También para la nada me indigno, blasfemo ante la convicción de que un gobierno a la sopa boba parece ignorar que mi sector se hunde poco a poco en un presente más negro que la tinta de los calamares.

¿A caso desconocen que la hostelería es una de nuestras principales fuentes de ingresos? ¿Habrá que recordarles que la cocina de este país venía alcanzando en la última década, cierto que por caminos que no siempre comparto ni transito, un incuestionable prestigio internacional? ¿O que las escuelas de hostelería, pese al precario apoyo oficial, nos venían premiando últimamente con excelentes añadas de jóvenes profesionales?
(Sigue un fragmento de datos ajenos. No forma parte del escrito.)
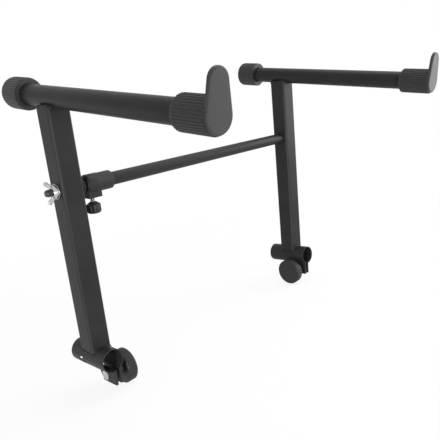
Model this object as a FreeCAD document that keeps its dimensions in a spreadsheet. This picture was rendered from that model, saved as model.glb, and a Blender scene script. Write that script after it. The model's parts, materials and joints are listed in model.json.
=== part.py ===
import FreeCAD, Part
import math
import os
import re
import Sketcher

# Add-on second tier for an X-type keyboard stand.
# Millimetres. X runs across the tier, +Y to the rear, +Z up. The origin is on the bore axis
# of the left clamp sleeve, under the middle of the left upright.
# The left frame stands at x = 0 and the right frame at x = frame_spacing.

SIZES = {
    # support arms
    "arm_diameter": 22.2,
    "arm_wall": 1.5,
    "arm_tilt": 10.7,
    "arm_height": 297,
    "arm_seat": 10,
    "arm_rear_reach": 71.5,
    "arm_front_reach": 229,
    # uprights
    "upright_width": 25.4,
    "upright_wall": 1.5,
    "upright_corner": 3,
    "upright_lean": 4.3,
    "foot_rise": 8.8,
    "weld_gap": 0.1,
    "cut_past": 1,
    # clamp sleeves
    "sleeve_bore": 25.6,
    "sleeve_wall": 1.2,
    "sleeve_rear": 35.3,
    "sleeve_front": 32.6,
    "lock_hole": 12.5,
    "lock_hole_inset": 22.5,
    "lock_hole_dip": 22,
    "slit_width": 4,
    "slit_length": 36.8,
    "ear_wall": 2.8,
    "ear_offset": 4,
    "ear_drop": 31.5,
    "ear_heel": 9,
    "ear_toe": 2,
    "ear_root": 5,
    # clamp screws
    "clamp_thread": 8,
    "clamp_bolt_back": 21.1,
    "clamp_bolt_drop": 23.1,
    "bolt_head_width": 12,
    "bolt_head_rise": 3.6,
    "bolt_head_crown": 1.2,
    "bolt_crown_width": 7.4,
    "bolt_end_gap": 1,
    "bolt_hole_play": 0.6,
    "thread_play": 0.05,
    "washer_wall": 1.6,
    "washer_width": 14,
    "nut_across_flats": 13,
    "nut_length": 6.5,
    "knob_width": 41,
    "knob_rim": 13,
    "knob_hub_width": 15,
    "knob_hub_length": 7.6,
    "knob_hub_taper": 1,
    "knob_edge": 1.5,
    "knob_cover": 3,
    "knob_dome": 1,
    "nut_inset": 2,
    "knob_flutes": 30,
    "knob_flute": 1.1,
    "knob_flute_out": 0.28,
    # rear caps
    "cap_width": 35,
    "cap_overlap": 26,
    "cap_end_wall": 4.5,
    "cap_edge": 2.5,
    "cap_chamfer": 0.8,
    "rib_count": 36,
    "rib_groove": 1,
    "rib_groove_out": 0.1,
    "cap_play": 0.05,
    # lip caps
    "lip_width": 30.2,
    "lip_overlap": 31.2,
    "lip_end_wall": 4.5,
    "lip_wall": 3.5,
    "lip_edge": 1.6,
    "lip_height": 35.2,
    "lip_top_width": 20.8,
    "lip_root_width": 27.8,
    # crossbar
    "bar_height": 200.4,
    "bar_diameter": 15.4,
    "bar_wall": 1.3,
    "tube_inset": 1,
    "rod_play": 0.3,
    "rod_wall": 1.5,
    "rod_overlap_end": 25,
    "guide_length": 14,
    "guide_head": 6,
    "guide_play": 0.08,
    "frame_spacing": 395,
    "flange_width": 22,
    "flange_wall": 3,
    "plug_length": 20,
    "stud_thread": 8,
    "stud_stand": 13,
    "stud_edge": 1,
    "stud_washer_width": 17,
    "wing_nut_base": 15.5,
    "wing_nut_body": 4.5,
    "wing_nut_span": 25,
    "wing_nut_height": 10.5,
    "wing_root": 7.8,
    "wing_wall": 2.4,
    "wing_blade": 4,
    "wing_nut_seat": 2,
    "wing_nut_turn": -8,
    # width collar and thumbscrew
    "collar_gap": 7.5,
    "collar_block": 17,
    "collar_block_width": 22,
    "collar_edge": 2.2,
    "collar_sleeve": 18.5,
    "collar_sleeve_width": 21.2,
    "boss_drop": 15.5,
    "boss_width": 14,
    "screw_thread": 5,
    "screw_back": 7.5,
    "screw_nut_across_flats": 8,
    "screw_nut_length": 4,
    "screw_nut_gap": 0.8,
    "screw_hole_play": 0.3,
    "screw_neck": 4.8,
    "screw_depth": 8,
    "screw_head_width": 16.2,
    "screw_head_length": 13,
    "screw_head_crown": 3.3,
    "screw_head_flutes": 8,
    "screw_head_flute": 2.2,
    "screw_flute_out": 1.1,
    "pad_length": 2,
    "pad_width": 4,
    "pad_gap": 0.05,
}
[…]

Afortunadamente, además en el último cuarto de siglo, y hasta que llegó este descalabro a ladrillazos, en la restauración no conocíamos la maldición del paro; incluso aquellos que le daban al frasco y se automarginaban, o los vagos de solemnidad, siempre encontraban una suplencia o un extra los fines de semana para ir tirando.

Hoy es desalentador comprobar cómo de la noche a la mañana echan el cierre negocios que parecían consolidados. Cómo se derrumban restaurantes de todo pelaje, incluso algunos chinos, quién lo iba a decir, que parecían más invulnerables que la Muralla.

Tras este exordio tan poco halagüeño, pero así están las cosas, bueno sería entonarnos el cuerpo (mientras la primavera se aloja en nuestras vidas) con un dúo de sopas tan sabrosas como elementales.

“En las últimas décadas, se ha visto desaparecer casi de la cocina familiar, y más todavía de la carta de los restaurantes, el inmenso repertorio de las sopas, potajes, consomés, cremas y caldos que, desde la Edad Media, mostraba su prodigiosa variedad, desde la choza del aldeano hasta la mesa de los reyes”. Comparto estas melancólicas ausencias con el añorado Jean-François Revel, que oportunamente subrayó el declive de la cuchara.

Hace más de dos siglos, Grimaud de La Reynière -el inventor de esas guías gastronómicas que luego han ido degenerando- ya dejó patente que no concebía un ágape que no se iniciara con una sopa. La sopa, sentenció, es a un menú como el pórtico a un edificio. Y un viejo y sabio colega, con el que compartí jornadas y pucheros en el antiguo Viridiana, machacaba que una comida que principiara por una buena sopa no fracasaba nunca. La excepción, jamás se lo dije, debió ser el menú de gala del Titanic, aquel aciago 14 de abril donde las entradas fueron un consomé Olga (guarnecido con una vieira salteada con trufas, raíz de apio y huevo duro) más una sugerente crema de cebada, cotidiana aún en las cereales repúblicas centroeuropeas: cebada perlada, cocida en caldo de ave con puerros, perfumada con pimienta y nuez moscada que finalmente se liga con reducción de crema; y a la que se añade, justo en el momento de servir, eneldo fresco.

Lo que no ha trascendido de aquella noche trágica es que a bordo, además del berzotas de Di Caprio, iba un camarero malencarado y gafe que en mala hora gritó: ¡Hielo!, ¡Nos falta hielo!